- Given data:
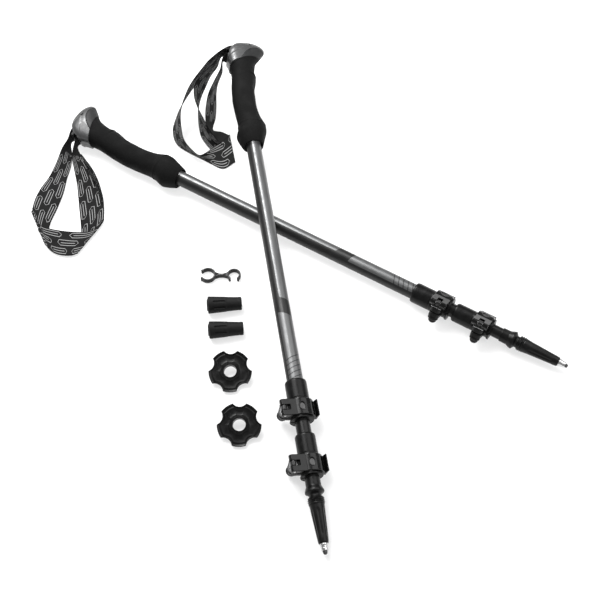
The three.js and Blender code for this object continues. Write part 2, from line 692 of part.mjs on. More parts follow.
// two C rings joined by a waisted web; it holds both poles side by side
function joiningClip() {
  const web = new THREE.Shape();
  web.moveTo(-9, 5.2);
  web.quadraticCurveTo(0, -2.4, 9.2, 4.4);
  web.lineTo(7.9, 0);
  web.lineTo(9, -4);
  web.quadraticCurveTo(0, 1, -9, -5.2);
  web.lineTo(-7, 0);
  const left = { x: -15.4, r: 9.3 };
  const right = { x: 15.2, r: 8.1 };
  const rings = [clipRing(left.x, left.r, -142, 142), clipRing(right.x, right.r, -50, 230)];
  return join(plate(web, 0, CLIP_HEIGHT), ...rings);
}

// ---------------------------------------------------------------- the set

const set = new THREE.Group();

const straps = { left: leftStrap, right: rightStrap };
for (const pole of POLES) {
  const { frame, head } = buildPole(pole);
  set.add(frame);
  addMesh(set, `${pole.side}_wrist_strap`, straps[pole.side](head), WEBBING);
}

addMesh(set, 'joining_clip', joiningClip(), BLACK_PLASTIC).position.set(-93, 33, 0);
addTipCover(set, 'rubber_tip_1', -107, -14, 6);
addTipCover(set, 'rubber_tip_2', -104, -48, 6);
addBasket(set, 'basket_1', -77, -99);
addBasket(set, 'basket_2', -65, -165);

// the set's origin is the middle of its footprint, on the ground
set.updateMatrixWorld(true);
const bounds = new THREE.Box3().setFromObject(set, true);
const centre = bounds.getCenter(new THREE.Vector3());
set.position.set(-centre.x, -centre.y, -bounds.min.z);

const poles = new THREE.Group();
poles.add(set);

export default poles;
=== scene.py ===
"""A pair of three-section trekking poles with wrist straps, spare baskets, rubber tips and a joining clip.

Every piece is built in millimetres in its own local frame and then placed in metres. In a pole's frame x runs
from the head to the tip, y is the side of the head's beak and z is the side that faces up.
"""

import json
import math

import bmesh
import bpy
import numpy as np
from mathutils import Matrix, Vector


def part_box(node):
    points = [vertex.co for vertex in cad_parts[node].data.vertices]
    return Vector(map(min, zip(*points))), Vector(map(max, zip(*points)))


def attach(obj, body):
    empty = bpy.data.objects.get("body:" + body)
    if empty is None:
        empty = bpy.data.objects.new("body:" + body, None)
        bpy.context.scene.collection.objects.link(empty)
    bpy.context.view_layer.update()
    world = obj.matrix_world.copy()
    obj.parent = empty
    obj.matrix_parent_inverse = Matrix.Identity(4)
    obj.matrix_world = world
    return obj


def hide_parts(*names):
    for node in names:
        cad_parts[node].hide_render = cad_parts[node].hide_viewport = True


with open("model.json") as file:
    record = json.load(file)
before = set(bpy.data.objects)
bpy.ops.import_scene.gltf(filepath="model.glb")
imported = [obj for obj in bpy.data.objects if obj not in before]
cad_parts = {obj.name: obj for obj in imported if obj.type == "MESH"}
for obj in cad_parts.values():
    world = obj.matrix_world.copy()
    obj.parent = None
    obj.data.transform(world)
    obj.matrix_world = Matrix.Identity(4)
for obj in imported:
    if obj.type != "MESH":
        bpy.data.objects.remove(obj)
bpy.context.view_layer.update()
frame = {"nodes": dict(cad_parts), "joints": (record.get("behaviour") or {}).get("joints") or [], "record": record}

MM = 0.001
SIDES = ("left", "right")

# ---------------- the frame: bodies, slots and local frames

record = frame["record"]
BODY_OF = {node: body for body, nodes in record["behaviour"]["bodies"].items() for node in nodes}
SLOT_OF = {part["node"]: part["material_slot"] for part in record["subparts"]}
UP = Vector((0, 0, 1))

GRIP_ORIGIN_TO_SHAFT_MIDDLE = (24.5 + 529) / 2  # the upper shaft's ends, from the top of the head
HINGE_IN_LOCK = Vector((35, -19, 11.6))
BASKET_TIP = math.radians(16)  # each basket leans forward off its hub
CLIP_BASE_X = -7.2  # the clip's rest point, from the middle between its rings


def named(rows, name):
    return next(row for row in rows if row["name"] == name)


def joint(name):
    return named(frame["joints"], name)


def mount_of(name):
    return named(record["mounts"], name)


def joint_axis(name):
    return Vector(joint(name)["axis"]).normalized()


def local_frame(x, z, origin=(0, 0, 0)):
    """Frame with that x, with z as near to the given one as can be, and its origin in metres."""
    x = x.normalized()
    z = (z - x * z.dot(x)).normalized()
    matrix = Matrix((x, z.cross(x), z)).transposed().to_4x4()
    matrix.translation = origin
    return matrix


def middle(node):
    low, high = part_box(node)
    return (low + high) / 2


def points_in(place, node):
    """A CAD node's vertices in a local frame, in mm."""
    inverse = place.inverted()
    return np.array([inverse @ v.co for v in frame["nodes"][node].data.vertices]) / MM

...

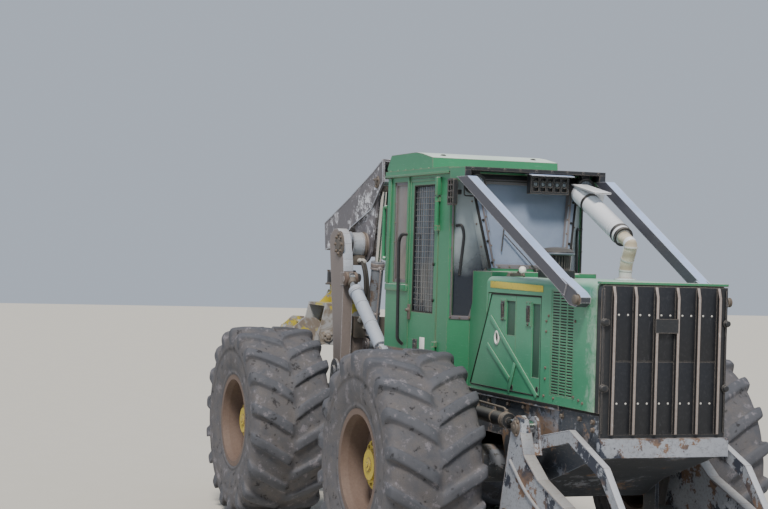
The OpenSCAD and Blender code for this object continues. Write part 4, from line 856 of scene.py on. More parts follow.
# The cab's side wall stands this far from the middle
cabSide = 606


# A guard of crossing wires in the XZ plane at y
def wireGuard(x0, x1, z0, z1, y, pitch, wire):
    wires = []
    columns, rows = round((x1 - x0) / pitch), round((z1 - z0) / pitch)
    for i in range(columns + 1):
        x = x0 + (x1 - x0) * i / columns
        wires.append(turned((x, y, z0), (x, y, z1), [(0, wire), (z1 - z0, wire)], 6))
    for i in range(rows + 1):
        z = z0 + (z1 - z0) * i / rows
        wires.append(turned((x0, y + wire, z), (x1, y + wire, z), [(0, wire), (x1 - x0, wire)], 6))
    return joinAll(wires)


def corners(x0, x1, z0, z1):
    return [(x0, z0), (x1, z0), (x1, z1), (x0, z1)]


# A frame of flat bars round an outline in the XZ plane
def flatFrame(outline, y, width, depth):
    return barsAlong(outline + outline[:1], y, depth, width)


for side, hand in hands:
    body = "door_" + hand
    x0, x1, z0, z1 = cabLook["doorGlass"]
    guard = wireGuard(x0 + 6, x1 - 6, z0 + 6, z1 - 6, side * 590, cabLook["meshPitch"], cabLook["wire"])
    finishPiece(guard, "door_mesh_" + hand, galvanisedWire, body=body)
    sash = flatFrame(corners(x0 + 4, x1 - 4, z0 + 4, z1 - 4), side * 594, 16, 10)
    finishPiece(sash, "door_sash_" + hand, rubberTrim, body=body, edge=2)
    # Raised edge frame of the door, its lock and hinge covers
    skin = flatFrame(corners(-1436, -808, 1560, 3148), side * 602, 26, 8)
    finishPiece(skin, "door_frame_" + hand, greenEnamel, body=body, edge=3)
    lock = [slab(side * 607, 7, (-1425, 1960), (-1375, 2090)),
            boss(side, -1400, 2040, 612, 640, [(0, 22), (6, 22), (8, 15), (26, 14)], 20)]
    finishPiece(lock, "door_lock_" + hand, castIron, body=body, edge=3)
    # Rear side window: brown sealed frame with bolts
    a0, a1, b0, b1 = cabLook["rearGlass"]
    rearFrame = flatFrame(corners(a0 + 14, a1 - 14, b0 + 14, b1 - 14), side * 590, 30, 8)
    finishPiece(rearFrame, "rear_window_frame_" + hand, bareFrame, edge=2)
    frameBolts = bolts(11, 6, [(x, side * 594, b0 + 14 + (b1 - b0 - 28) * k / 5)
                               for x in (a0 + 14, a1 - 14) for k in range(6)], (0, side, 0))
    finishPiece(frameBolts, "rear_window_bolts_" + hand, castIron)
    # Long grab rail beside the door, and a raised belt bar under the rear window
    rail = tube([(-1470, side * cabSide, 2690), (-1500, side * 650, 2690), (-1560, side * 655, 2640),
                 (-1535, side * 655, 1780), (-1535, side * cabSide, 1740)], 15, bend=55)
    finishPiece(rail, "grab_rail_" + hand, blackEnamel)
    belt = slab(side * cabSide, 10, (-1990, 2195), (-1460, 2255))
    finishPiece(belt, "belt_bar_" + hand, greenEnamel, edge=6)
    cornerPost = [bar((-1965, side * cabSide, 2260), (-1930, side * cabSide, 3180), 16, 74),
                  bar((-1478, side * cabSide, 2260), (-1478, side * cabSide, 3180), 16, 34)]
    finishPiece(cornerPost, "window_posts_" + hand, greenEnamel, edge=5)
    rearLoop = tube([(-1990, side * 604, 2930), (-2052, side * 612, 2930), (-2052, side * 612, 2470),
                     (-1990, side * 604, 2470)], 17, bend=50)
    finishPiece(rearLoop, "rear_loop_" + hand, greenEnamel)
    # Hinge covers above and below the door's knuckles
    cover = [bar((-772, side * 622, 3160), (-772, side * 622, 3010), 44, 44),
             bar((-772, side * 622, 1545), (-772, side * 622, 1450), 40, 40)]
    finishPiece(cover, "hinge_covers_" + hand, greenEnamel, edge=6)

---

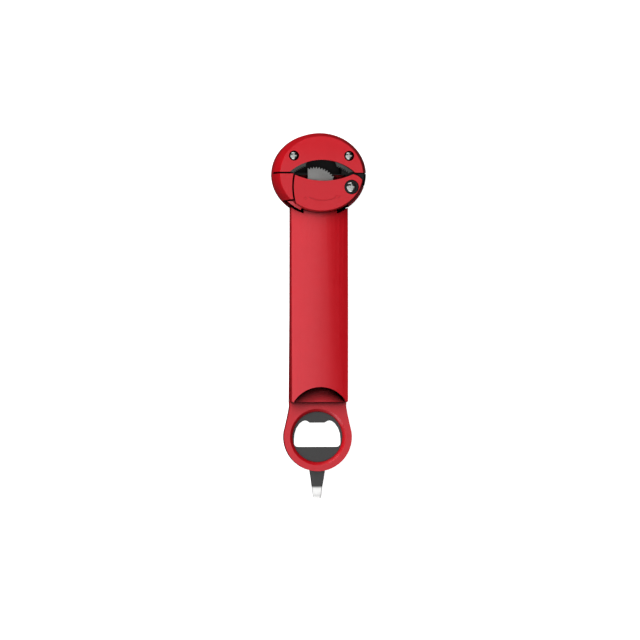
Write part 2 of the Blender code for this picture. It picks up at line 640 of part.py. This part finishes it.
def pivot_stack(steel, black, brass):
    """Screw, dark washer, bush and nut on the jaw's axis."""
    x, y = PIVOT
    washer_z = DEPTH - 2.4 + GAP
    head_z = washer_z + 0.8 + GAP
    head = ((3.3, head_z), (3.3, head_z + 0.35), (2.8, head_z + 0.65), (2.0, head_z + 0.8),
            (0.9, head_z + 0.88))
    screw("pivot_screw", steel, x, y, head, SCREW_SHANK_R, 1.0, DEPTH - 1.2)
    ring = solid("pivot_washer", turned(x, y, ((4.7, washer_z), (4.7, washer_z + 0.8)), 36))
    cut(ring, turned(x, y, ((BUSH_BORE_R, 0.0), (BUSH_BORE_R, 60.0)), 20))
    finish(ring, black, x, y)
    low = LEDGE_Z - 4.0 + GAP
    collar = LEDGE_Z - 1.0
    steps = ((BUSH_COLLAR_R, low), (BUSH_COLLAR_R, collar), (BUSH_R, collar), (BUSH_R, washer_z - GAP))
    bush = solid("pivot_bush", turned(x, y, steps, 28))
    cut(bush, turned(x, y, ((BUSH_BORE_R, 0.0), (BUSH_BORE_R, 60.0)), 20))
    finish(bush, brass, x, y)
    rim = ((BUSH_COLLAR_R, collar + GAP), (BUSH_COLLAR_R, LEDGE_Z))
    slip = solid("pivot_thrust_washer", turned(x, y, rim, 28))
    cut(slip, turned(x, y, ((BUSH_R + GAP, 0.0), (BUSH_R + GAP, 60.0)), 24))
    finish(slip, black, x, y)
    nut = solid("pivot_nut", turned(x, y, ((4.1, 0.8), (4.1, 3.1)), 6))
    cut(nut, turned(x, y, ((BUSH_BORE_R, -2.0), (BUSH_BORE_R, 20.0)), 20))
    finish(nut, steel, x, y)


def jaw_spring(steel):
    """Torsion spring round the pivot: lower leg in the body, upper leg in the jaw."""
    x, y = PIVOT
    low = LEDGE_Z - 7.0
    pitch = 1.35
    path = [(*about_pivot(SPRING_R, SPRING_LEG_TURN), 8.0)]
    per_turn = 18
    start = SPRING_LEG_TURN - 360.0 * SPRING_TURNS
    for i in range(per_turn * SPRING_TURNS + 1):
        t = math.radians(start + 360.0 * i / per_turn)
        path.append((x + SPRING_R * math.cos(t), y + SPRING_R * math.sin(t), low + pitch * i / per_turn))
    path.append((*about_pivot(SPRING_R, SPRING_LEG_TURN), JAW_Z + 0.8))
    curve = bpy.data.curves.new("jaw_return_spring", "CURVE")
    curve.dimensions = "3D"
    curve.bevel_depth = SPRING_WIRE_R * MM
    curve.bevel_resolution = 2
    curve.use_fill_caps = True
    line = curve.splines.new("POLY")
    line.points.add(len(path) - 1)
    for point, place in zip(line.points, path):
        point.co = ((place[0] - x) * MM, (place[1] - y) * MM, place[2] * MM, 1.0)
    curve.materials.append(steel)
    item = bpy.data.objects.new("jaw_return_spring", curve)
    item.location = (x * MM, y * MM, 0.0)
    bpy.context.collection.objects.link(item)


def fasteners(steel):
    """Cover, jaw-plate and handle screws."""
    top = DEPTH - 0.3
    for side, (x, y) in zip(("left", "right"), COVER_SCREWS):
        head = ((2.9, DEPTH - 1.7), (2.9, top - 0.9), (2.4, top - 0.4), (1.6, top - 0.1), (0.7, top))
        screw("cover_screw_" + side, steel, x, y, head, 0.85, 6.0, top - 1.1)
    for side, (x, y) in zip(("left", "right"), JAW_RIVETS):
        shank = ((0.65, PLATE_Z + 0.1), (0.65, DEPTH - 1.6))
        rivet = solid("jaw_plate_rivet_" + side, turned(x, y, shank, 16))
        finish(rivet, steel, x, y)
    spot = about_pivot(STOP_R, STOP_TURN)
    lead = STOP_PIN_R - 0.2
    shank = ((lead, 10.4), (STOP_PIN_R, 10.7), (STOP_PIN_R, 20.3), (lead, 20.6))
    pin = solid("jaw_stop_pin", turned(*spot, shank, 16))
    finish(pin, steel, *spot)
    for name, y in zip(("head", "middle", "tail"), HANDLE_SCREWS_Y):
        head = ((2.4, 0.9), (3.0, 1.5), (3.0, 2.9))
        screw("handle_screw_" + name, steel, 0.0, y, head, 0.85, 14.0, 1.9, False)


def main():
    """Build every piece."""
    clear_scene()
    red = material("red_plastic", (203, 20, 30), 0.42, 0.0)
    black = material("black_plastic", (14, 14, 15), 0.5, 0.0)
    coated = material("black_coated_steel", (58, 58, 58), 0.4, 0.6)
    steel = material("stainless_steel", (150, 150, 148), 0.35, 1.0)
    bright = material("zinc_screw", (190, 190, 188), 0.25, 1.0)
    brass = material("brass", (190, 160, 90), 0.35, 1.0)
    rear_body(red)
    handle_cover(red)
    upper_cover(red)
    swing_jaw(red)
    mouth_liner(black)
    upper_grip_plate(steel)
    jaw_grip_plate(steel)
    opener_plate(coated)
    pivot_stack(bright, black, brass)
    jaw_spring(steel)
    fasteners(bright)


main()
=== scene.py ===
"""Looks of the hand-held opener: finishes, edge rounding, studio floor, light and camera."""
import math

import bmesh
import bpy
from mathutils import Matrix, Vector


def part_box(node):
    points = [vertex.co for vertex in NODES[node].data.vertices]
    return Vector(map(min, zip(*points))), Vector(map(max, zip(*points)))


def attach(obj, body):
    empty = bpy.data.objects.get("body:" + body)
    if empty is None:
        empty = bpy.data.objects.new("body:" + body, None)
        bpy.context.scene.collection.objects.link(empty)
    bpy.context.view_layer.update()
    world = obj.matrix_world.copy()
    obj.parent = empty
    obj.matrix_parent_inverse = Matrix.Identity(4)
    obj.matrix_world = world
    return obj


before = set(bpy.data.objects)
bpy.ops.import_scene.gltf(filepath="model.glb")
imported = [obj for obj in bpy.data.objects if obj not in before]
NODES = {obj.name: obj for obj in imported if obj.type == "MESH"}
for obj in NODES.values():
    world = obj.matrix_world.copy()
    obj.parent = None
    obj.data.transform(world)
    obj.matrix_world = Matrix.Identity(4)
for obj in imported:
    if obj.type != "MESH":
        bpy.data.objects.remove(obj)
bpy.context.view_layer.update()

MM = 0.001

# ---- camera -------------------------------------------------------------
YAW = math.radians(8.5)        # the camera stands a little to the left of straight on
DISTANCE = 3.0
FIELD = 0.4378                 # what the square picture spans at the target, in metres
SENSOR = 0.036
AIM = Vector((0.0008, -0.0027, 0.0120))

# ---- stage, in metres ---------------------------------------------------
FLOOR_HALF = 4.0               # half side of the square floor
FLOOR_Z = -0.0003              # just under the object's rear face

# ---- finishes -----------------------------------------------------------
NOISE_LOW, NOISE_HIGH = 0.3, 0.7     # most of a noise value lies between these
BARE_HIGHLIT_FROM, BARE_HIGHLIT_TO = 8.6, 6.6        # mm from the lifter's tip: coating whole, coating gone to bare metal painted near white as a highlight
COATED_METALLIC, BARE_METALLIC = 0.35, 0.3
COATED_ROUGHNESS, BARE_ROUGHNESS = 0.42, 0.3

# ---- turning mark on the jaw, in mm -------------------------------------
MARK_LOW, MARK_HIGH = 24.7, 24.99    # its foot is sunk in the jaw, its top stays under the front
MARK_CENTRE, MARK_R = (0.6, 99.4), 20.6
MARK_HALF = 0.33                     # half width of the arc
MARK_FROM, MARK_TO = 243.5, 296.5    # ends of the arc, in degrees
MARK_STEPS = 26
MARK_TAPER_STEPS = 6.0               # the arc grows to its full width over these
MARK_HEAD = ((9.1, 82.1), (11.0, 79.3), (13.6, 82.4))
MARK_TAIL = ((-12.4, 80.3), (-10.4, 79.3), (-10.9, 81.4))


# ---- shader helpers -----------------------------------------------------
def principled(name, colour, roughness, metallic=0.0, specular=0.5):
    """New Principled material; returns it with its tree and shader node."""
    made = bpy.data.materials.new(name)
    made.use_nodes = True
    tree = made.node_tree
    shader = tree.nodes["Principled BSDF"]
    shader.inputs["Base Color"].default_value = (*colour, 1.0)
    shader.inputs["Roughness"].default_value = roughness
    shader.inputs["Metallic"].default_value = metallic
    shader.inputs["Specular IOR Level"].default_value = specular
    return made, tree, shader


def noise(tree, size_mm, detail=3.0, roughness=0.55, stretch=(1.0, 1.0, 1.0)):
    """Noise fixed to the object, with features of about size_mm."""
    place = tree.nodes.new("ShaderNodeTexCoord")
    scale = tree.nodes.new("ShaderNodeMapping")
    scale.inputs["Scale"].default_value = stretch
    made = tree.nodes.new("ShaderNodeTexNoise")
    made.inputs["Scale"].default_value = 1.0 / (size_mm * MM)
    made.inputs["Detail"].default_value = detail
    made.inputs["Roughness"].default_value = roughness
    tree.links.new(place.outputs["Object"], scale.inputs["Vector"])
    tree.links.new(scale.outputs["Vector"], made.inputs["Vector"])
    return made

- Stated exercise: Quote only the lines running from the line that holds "The OpenSCAD and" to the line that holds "cabSide = 606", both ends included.

- Written response:
The OpenSCAD and Blender code for this object continues. Write part 4, from line 856 of scene.py on. More parts follow.
# The cab's side wall stands this far from the middle
cabSide = 606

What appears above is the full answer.